##### Material shown #####

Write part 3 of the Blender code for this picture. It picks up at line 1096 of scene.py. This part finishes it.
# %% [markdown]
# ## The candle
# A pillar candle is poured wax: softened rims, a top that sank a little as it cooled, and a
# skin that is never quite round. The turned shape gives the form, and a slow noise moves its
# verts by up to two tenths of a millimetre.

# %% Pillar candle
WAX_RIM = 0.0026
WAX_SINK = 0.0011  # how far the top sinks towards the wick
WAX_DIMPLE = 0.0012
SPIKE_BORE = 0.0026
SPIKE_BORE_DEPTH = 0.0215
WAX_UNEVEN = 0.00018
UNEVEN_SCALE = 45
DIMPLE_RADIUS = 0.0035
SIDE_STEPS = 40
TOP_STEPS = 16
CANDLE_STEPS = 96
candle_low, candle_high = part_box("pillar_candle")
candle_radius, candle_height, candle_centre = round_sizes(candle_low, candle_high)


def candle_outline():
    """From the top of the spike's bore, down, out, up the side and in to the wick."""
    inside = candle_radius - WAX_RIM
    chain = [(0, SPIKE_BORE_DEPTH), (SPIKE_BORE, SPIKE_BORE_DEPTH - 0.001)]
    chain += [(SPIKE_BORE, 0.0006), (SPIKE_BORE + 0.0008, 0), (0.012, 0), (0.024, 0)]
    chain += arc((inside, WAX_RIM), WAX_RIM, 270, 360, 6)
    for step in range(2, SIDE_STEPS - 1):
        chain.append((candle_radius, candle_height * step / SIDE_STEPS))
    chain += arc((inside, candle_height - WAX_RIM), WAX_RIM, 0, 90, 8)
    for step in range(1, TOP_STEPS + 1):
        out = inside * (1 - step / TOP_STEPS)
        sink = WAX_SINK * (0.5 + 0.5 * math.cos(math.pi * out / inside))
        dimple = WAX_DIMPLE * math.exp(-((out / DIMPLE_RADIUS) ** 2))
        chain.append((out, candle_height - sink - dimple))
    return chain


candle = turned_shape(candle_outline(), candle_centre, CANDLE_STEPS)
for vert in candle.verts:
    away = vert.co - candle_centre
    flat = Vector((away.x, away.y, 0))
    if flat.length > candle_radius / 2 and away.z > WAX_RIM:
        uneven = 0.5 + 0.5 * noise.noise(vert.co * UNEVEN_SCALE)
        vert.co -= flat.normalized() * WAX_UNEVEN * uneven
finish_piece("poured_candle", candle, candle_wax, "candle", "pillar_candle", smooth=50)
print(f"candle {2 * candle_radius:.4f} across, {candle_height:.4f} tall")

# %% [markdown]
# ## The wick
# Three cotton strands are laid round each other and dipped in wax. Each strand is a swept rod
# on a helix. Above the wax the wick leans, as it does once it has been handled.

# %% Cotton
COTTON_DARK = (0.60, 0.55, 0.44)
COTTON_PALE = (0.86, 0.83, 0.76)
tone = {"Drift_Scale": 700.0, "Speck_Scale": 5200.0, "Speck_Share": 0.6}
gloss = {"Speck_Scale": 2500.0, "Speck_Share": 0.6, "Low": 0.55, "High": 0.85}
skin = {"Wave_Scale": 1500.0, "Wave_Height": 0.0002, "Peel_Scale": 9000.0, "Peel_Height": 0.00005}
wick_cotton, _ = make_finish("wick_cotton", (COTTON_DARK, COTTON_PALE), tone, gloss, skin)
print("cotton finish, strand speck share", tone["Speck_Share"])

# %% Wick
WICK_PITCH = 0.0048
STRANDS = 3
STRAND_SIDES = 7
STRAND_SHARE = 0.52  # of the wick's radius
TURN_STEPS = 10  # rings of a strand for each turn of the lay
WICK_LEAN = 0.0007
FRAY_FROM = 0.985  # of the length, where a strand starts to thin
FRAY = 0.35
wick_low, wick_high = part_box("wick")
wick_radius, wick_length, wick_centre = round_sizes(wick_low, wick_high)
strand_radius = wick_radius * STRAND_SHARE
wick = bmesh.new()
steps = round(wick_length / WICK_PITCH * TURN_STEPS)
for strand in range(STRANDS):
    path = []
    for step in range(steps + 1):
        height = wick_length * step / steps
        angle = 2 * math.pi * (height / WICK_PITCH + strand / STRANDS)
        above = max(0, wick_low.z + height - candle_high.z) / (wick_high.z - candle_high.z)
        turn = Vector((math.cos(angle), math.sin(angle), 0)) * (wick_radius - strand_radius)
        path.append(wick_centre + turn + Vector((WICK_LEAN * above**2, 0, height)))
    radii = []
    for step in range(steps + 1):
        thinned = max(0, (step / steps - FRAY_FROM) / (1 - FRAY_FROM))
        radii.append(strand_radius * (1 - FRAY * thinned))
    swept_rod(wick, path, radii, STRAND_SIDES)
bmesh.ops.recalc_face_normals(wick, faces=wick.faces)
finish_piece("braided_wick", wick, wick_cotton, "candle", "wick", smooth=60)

#####
##### Material shown #####

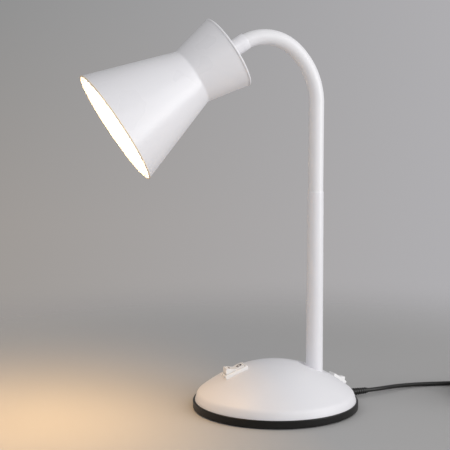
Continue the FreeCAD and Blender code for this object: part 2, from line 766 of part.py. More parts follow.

#####

# Given request:
Look through the data and show every line containing "code".

# Correct response:
Write part 3 of the Blender code for this picture. It picks up at line 1096 of scene.py. This part finishes it.
Continue the FreeCAD and Blender code for this object: part 2, from line 766 of part.py. More parts follow.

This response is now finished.